By disappearing architectural mass, JR’s installation recalls the vanishing acts of High Baroque church fresco, exemplified by the work of the Italian painter Andrea Pozzo (1642–1709). In the nave of Sant’Ignazio in Rome, Pozzo deployed his brush to vaporize the stone of the barrel vault, revealing a soaring, paradisal realm brimming with angels. JR’s installation, however, dissolves one monument to exalt another: it is not an impervious barrel vault unto the heavens, but the replacement of arguably the second most photographed monument in Paris with the stately palace behind it.
The bulk of JR’s work relies on the human face, as seen in the exhibitions Portrait of a Generation (2004–06), Face 2 Face (2007), and Women are Heroes (2008–09), but this installation enlists photography to draw attention to architecture. “Walking around, I realized people turn their back on the pyramid to take a selfie, they don’t look at it,” he said in an interview with the Wall Street Journal; although JR might be addling camera-wielding tourists in the process, his aim was to foster moments of “bond[ing]” over the “absence of something.”
A paradox, though, nags at the installation. By shrouding one of the city’s most photographed monuments, and depriving visitors of a snapshot, JR has spawned something even more photographable. He hoped people would “seek the right angle” for the optimal illusion and “talk to each other,” but this ‘vanishing point’ seems to draw zombie-eyed visitors, more keen to snap than chat as they cluster around — hovering over a centripetal spot that subtly redirects traffic flows in the plaza, seducing visitors toward the perimeter to satisfy their photo-hunger.
With the pyramid out of sight, the installation confers importance on the Louvre Palace, at times overlooked by passersby today as the soporific backdrop to the glass, Modernist marvel. But does it actually draw people nearer to the palace — its history through the hands of kings, emperors, and toppled regimes from the 12th century onward, its synthesis of French Renaissance, Baroque, and Classical architecture — or to the pavilion in the photograph — built in 1639 by Jacques Lemercier, remodeled during the Second Empire by Hector Lefuel, ornamented with sculpture by Antoine-Louis Barye — now that all of this can be seen without interruption? Likely not. It beckons to be photographed more than studied.
This is an installation of and for photography. Not only is photography the medium of the artwork but so too is it the medium of its reception: JR’s illusion is at its most convincing when reduced to two-dimensions. In plain sight, at first, the Louvre’s oatmeal-hued stone and the shadows that rove across it render the grayscale photograph covering the pyramid lifeless. But when captured, especially in black and white, the palace in the round and JR’s image of the pavilion are forced to succumb, in unison, to the dictates of the photograph, which Roland Barthes once described as “flat Death.” Here though, in the flatness of a visitor’s photograph, the mirage of the installation is born.
Never does it pass for the real Pavillon Sully, for the contrast between the value of JR’s image and the real palace is too jarring.

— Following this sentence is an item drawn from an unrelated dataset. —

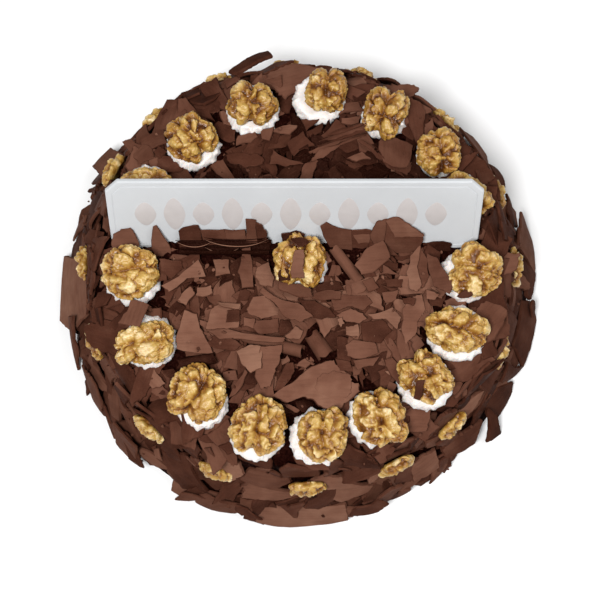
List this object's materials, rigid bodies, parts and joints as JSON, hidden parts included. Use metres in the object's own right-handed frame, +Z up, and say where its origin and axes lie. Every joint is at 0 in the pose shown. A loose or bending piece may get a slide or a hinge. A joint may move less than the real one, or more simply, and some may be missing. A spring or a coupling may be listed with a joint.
{
  "type": "chocolate walnut cake",
  "caption": "Round layer cake coated in chocolate shards, ringed with walnut halves on piped cream, with a blank white plaque leaning across the top.",
  "frame": {"origin": "centre of the cake's flat underside", "axes": "+Z up, +X to the right and -Y towards the viewer who faces the front of the plaque"},
  "size_m": [0.2736, 0.269, 0.1068],
  "materials": {
    "chocolate_coating": "matt milk and plain chocolate shards over dark crumbs",
    "dark_chocolate": "satin chocolate scrolls and a broken plate",
    "white_chocolate": "smooth satin",
    "whipped_cream": "soft matt",
    "walnut": "satin, wrinkled"
  },
  "bodies": {
    "root": {"cake": "chocolate_coating", "plaque": "white_chocolate", "cream_01": "whipped_cream", "cream_02": "whipped_cream", "cream_03": "whipped_cream", "cream_04": "whipped_cream", "cream_05": "whipped_cream", "cream_06": "whipped_cream", "cream_07": "whipped_cream", "cream_08": "whipped_cream", "cream_09": "whipped_cream", "cream_10": "whipped_cream", "cream_11": "whipped_cream", "cream_12": "whipped_cream", "cream_13": "whipped_cream", "cream_14": "whipped_cream", "cream_15": "whipped_cream", "cream_16": "whipped_cream", "cream_17": "whipped_cream", "walnut_01": "walnut", "walnut_02": "walnut", "walnut_03": "walnut", "walnut_04": "walnut", "walnut_05": "walnut", "walnut_06": "walnut", "walnut_07": "walnut", "walnut_08": "walnut", "walnut_09": "walnut", "walnut_10": "walnut", "walnut_11": "walnut", "walnut_12": "walnut", "walnut_13": "walnut", "walnut_14": "walnut", "walnut_15": "walnut", "walnut_16": "walnut", "walnut_17": "walnut", "side_walnut_01": "walnut", "side_walnut_02": "walnut", "side_walnut_03": "walnut", "side_walnut_04": "walnut", "side_walnut_05": "walnut", "side_walnut_06": "walnut", "side_walnut_07": "walnut", "side_walnut_08": "walnut", "side_walnut_09": "walnut", "side_walnut_10": "walnut", "side_walnut_11": "walnut", "side_walnut_12": "walnut", "side_walnut_13": "walnut", "side_walnut_14": "walnut", "side_walnut_15": "walnut", "side_walnut_16": "walnut", "scroll_by_plaque": "dark_chocolate", "scroll_front": "dark_chocolate", "scroll_front_left": "dark_chocolate", "scroll_right": "dark_chocolate", "scroll_front_right": "dark_chocolate", "plate_front": "dark_chocolate"}
  },
  "joints": []
}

But the effect is uncanny in a different way when photographed: a triangular slice of the palace appears to have been diligently plotted with a few clicks in Photoshop, and then sapped of its color. If JR’s work does produce an optical illusion, it is that of a photograph, taken directly from meatspace, that already seems digitally doctored.
If you turn to look up from a photograph of the installation to see the site straight on, it is too late: as if an after-image, the Louvre palace cannot be seen in the flesh right now without looking edited. JR’s photograph, in sum, renders the world around it ephemeral, manipulable — a living Photoshop template. This ancient city’s most hallowed cultural institution becomes, itself, a flickering apparition.
By staging a disappearance, the installation employs photography to fulfill a wish. Whether you are from Paris or elsewhere, you have likely come from a place with tired institutions, sluggish and unyielding. Attempts to legislate reform prove frustrating, democracy and equality appear more mythic than promissory, and so on we go, behind screens, playing with the surface of things. JR’s installation discloses the pact we have with the present: that today, you can change the world — though only as an image.
JR at the Louvre continues at the Louvre (Cour Napoléon, 1st Arrondissement, Paris) through June 27.